By the way, I also have a problem with arguments that begin "Ethernet vs IP". You have to have both. In fact, in any siginificant service provider network you need Ethernet, MPLS and IP all working together.

Cheers,
Geoff

leue 12/5/2012 | 3:46:49 PM
re: AlcaLu's Alwan: PBT Will Lose Its Shine Hi Delphi,

I agree with you that for large carriers it should be better to go to 2 discrete network architectures.
As you pointed out correctly many of LARGE carriers are going this way.

But what's happen if you are a smaller Service Provider (e.g. in Switzerland) - so "the size matters" as well the services the SP is providing matters. Then you may have more CAPES/OPEX if you are running 2 networks. Means each SP or Carrier have to choosen the network architecture and technology for itself.

But it seems that the manufactores are not aware of that - the spend more energy in the MPLS vs PBT war instead of make the integration and interop of both world easier.

regards,
marcel







gbennett 12/5/2012 | 3:46:48 PM
re: AlcaLu's Alwan: PBT Will Lose Its Shine Hi delphi,

I totally agree with you. For most service providers the problem is to collapse 4 or 5 legacy infrastructures onto "a smaller number".

Where I start to disagree with you is that the idea of having an "Ethernet infrastructure" and an "MPLS infrastructure" is, ipso facto, a lower cost solution.

Ethernet is a great service offering for carriers. It works in the enterprise, and it's increasingly displacing ATM from the DSLAM "inwards" in the residential broadband network. That's great news because, apart from anything else, Ethernet is getting faster (in contrast to, say ATM, which isn't) and faster is very, very good!

If you look at the way carriers are architecting these "smaller number of network infrastructures" you see that the two or three infrastructures they choose are:

- An MPLS network for private data
- An MPLS network for residential broadband
- An MPLS network for VoIP

Some carriers are dabbling with the idea of managing local, Ethernet-delivered circuits using "something simpler than MPLS". But ultimately those circuits have to be transported over an MPLS core.

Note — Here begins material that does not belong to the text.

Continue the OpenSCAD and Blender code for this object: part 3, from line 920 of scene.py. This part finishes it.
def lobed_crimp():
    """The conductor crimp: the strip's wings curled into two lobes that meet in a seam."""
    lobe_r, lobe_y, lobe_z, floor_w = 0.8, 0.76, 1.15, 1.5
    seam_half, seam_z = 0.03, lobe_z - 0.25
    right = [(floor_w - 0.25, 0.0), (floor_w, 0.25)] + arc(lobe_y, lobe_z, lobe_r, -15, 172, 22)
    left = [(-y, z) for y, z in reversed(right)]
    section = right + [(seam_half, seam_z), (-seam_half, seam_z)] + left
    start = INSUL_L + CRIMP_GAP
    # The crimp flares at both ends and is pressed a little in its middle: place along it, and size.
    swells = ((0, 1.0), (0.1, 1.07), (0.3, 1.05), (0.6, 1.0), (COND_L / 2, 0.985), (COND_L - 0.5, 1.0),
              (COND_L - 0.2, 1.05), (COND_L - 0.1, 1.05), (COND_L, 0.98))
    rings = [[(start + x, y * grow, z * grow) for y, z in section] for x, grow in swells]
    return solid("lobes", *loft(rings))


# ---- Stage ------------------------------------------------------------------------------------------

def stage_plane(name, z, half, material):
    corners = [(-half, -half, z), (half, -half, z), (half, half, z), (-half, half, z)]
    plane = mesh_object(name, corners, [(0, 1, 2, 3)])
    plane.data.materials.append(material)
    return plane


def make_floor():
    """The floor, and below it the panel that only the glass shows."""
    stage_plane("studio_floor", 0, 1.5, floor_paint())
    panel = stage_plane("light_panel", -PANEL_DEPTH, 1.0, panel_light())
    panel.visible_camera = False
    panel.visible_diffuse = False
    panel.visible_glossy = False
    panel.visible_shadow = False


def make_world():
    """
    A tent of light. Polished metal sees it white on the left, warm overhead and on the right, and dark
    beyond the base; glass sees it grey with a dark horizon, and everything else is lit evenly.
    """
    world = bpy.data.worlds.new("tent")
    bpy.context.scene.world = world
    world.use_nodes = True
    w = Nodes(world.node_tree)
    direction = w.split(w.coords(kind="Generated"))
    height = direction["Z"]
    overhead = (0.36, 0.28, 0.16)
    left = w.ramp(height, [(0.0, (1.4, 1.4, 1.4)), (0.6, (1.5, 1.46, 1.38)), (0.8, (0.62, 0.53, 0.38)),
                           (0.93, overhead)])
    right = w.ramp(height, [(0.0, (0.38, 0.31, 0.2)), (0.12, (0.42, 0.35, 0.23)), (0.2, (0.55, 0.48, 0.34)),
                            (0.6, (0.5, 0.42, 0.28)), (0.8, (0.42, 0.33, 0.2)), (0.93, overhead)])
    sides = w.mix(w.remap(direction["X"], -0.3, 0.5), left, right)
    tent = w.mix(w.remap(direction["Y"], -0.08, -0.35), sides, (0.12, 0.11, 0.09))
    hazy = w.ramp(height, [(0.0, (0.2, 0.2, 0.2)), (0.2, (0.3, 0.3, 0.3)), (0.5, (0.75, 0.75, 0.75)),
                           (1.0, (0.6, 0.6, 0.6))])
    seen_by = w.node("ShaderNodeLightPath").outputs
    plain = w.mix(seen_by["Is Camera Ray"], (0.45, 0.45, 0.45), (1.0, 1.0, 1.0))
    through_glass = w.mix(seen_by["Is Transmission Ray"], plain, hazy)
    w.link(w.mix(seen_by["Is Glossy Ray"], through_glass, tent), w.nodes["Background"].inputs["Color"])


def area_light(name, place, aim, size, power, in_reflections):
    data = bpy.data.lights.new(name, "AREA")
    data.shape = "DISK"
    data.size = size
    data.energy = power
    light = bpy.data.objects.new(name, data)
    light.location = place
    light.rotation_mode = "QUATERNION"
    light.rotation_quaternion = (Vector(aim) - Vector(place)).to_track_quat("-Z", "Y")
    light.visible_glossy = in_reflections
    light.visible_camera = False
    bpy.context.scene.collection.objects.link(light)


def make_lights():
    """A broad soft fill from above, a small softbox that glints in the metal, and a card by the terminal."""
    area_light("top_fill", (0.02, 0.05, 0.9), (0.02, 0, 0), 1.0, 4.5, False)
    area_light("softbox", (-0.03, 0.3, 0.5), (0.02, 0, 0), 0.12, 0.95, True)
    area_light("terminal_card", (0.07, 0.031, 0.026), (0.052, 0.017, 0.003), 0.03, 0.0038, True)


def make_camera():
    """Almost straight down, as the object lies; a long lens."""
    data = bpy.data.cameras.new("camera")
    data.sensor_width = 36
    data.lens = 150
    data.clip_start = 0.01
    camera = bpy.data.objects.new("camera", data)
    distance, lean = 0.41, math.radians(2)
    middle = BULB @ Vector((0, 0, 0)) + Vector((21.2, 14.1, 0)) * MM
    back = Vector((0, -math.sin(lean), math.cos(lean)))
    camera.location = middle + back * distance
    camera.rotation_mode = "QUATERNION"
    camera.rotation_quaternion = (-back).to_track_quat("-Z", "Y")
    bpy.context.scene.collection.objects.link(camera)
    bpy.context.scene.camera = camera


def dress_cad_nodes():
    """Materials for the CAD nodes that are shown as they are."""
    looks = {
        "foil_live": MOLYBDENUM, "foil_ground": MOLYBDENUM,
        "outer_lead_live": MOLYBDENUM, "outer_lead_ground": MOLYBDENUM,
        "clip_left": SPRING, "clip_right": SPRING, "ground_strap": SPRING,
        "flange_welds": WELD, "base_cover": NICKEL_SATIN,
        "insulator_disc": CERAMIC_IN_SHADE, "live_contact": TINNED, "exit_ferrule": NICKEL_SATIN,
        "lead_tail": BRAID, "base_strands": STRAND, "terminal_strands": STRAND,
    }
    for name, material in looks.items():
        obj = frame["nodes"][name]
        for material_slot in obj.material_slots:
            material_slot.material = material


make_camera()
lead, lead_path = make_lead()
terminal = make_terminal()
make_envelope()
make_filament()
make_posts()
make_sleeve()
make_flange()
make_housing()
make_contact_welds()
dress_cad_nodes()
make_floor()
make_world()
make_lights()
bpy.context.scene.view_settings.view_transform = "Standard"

I don't think the problem with MPLS is complexity at all. I think the problem is that the major MPLS vendors retain huge margins on their MPLS kit - and that makes it expensive.

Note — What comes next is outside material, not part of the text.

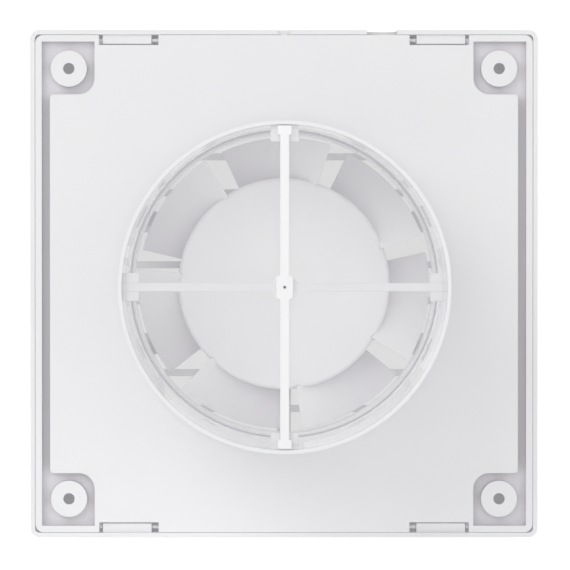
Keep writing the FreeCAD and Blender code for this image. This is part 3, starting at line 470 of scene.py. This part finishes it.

If PBT serves to drive down the cost of MPLS equipment then that's good enough for me. It's about time the carriers took a look at the margins that some of their MPLS suppliers are raking in.

Calling it "Transport" MPLS gives those suppliers an excuse to charge less for those specific boxes while retaining most of the codebase, and the high margins on the "core MPLS" boxes.

Cheers,
Geoff
gbennett 12/5/2012 | 3:46:48 PM
re: AlcaLu's Alwan: PBT Will Lose Its Shine Hi Delphi,

Just wanted to come back on this point:

"What makes it [MPLS] good for Layer 3 makes it cumbersome, complex, and expensive to implement and operate for layer 2 transport."

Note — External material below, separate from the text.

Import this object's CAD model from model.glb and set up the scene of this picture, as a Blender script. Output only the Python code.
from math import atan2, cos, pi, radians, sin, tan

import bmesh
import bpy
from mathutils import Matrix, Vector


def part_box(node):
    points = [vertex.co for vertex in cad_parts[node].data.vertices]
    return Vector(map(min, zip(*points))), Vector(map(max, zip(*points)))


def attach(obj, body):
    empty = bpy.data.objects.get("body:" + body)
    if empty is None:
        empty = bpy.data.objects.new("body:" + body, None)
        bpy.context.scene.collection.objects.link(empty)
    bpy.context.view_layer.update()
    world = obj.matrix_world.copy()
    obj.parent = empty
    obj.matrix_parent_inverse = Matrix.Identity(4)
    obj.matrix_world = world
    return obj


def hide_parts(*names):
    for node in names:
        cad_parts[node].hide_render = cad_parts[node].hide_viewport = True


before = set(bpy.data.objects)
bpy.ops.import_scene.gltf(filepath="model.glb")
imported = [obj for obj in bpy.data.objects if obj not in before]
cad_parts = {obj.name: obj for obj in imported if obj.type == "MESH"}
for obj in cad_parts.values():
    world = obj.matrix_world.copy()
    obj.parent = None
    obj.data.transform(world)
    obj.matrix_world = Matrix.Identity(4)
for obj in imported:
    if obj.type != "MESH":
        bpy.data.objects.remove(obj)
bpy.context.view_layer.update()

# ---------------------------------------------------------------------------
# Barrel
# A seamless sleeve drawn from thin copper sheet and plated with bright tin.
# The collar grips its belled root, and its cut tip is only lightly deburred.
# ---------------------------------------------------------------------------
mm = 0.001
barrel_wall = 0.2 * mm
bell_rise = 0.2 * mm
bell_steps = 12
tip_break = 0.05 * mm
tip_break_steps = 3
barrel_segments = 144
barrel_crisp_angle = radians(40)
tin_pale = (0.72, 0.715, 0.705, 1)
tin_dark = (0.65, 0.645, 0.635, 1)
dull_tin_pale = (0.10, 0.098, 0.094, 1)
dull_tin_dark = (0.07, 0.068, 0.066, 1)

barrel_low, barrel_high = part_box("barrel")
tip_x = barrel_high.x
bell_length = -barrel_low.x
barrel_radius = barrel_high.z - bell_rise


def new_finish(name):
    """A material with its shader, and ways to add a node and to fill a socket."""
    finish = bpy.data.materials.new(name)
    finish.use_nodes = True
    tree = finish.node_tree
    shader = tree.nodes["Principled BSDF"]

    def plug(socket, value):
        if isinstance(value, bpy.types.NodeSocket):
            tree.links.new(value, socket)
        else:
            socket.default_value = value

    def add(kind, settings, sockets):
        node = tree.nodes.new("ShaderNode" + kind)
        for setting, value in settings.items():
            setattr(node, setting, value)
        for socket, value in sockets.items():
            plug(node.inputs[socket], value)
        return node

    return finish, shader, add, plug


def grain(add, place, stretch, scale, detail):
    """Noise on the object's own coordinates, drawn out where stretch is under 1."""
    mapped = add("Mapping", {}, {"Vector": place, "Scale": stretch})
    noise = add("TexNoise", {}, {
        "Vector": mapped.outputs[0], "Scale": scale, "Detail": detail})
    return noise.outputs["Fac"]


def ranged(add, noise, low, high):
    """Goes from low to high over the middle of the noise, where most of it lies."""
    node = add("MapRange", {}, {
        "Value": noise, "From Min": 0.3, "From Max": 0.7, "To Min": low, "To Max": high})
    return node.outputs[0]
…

When MPLS was first touted, the "problems" it was trying to address were mostly based on adding scalability and control to IP networks.

Remember IP (like Ethernet) was never designed as a carrier technology, so some adaptation were needed. Two examples:

Traffic Engineering
Back in the late 90s carriers were fretting that they could actually control where IP packets were going in their network. They needed a way to guide IP traffic explicitly - and that's what Traffic Engineering is. MPLS allowed carriers to slap one label onto the traffic from a whole bunch of IP "interfaces", and to route that traffic explicitly across their IP backbone - overriding IP routing if necessary.

It's interesting that we now have pretty much the same requirement for carrier Ethernet services.

VPNs
In my mind this was the big breakthrough for MPLS because while TE helps carriers save money, VPNs help them make money and grow their business. But VPNs need an encapsulation scheme, and MPLS gives us the flexibility and simplicity we need.

And sure enough, this is exactly what we need for Ethernet too. 802.1q only gives us 12 bits of VLAN ID. So let's use MPLS labels as the Layer 2 VPN hierarchy and let VLAN tags be accessible by the local Enterprise user.

My point is that MPLS was "adapted" to be helpful at Layer 3, but it's not specifically a Layer 3 technology.

Similarly I believe MPLS can be "adapted" to suit Layer 2 services without having to re-invent the wheel.

If MPLS is carrying baggage from those Layer 3 functions then ditch the baggage.

Cheers,
Geoff
lamdaswavelength 12/5/2012 | 3:46:48 PM
re: AlcaLu's Alwan: PBT Will Lose Its Shine Talking of graveyards

The stockprices look like shit are you lazy or something? Do some work!!!